Насчет того, чтобы арестовать ямщицу, — этим пока и не пахло, сержант Саморуков явно заливал. Клавдия Панкратова после пребывания в тюрьме стала большим психологом. По многим признакам она догадывалась, что розыск топчется на месте. Поэтому она, глядя на сержанта до дна правдивыми глазами, заявила:
— Гражданин начальник! Что знала, то сказала.
— Сказала… Плетушку плетешь, Клавдия! Спокаешься, да будет поздно. На что ты надеешься? Из твоего дома одного риса вывезли с полтонны… Разрешите уйти, товарищ младший лейтенант. У меня нервов не хватает с ней беседовать.
Тренков разрешил. Пока Саморуков воспитывал Клавдию, он изучил принесенную им бумагу. Тая радость, отложил ее в сторону.
— Клавдия Федоровна, повторите еще раз свои вчерашние показания.

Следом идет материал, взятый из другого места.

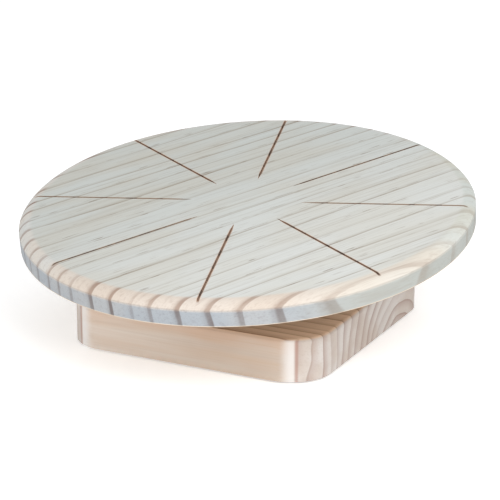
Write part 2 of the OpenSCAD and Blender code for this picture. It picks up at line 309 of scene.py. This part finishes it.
def disc_wood():
    graph = Graph("whitewashed_pine")
    flat = graph.place(PIVOT, (TILT, 0, 0))
    x, y, height = graph.split(flat)
    below_top = graph.minus(TOP_RISE, height)
    radius = graph.hypotenuse(x, y)
    along, across, _ = graph.split(graph.seen_from(flat, rotation=(0, 0, GRAIN_TURN)))
    point = (along, across, height)

    # Near-upright growth rings cross the top as lines and the rim as strokes
    ring_spacing, ring_lean = 13.6 * MM, -0.10
    drift = drawn_noise(graph, point, (420 * MM, 45 * MM, 200 * MM), 1.0)
    ripple = drawn_noise(graph, point, (90 * MM, 6 * MM, 60 * MM), 2.0)
    outward = graph.math("MULTIPLY_ADD", below_top, ring_lean, graph.times(across, -1))
    wander = graph.plus(centred(graph, drift, 22 * MM), centred(graph, ripple, 2 * MM))
    share, strength = growth_rings(graph, graph.plus(outward, wander), ring_spacing)
    fade = drawn_noise(graph, point, (55 * MM, 9 * MM, 30 * MM), 1.0)
    weight = graph.times(graph.step(strength, 0.0, 1.0, 0.4, 1.0), graph.step(fade, 0.3, 0.65, 0.5, 1.0))
    # Towards the far side of the top: painted shade as a darker whitewash, and the ring lines at full
    # strength, fainter towards the near side
    far_painted_shade_and_rings = graph.step(across, -0.7 * DISC_R, 0.5 * DISC_R)
    faint = graph.times(weight, graph.step(far_painted_shade_and_rings, 0.0, 1.0, 0.68, 1.0))
    shade = ring_line(graph, share, 0.68, 0.92, faint)
    core = ring_line(graph, share, 0.87, 0.92, faint)
    broad = ring_line(graph, share, 0.60, 0.84, weight)
    thick = ring_line(graph, share, 0.76, 0.86, weight)

    fibre = drawn_noise(graph, point, (70 * MM, 0.8 * MM, 0.8 * MM), 3.0)
    streak = drawn_noise(graph, point, (140 * MM, 2.6 * MM, 2.6 * MM), 2.0)
    patch = drawn_noise(graph, point, (90 * MM, 30 * MM, 30 * MM), 2.0)
    fleck_field = drawn_noise(graph, point, (14 * MM, 0.9 * MM, 0.9 * MM), 0.0)
    fleck = graph.times(graph.step(fleck_field, 0.72, 0.77), graph.step(share, 0.5, 0.8, 0.3, 1.0))

    def grown(light, dark, line, soft, soft_share, hard, hard_share):
        """One finish of the same wood: two ground tones, fibres, then the rings over them."""
        colour = graph.mix(graph.step(patch, 0.35, 0.65), light, dark)
        colour = blend_in(graph, graph.step(streak, 0.52, 0.72), 0.16, colour, line)
        colour = blend_in(graph, graph.step(fibre, 0.45, 0.8), 0.18, colour, line)
        colour = blend_in(graph, soft, soft_share, colour, line)
        return blend_in(graph, hard, hard_share, colour, line)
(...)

Она повторила. После выхода из лагеря встретила на толкучке Геннадия Лотового и Владимира Крылова, которых знала еще до тюрьмы. Молодые люди попросились к ней на квартиру, сказали, что будут платить. Пустила. Жили у нее месяца три, чем занимались — не знает. Но однажды ночью квартиранты привезли в ее дом на телеге продукты, целый воз. Тут Клавдия поняла, что опять попала в нехорошее общество…
— А до этого вы не понимали? — спросил Тренков.
Клавдия притушила ресницами сиянье глаз, сказала:
— Продуктов больно было много…
— Количество, значит, перешло в качество. Так надо понимать?
— Вам виднее, — сказала Клавдия.
В ту же ночь, продолжала она, Лотовой и Крылов попросили ее закрыть дом и перебиться где-нибудь суток двое. Так она и сделала. Ушла к подружке Анне Любивой, ночь переночевали, а утром пошли в церковь.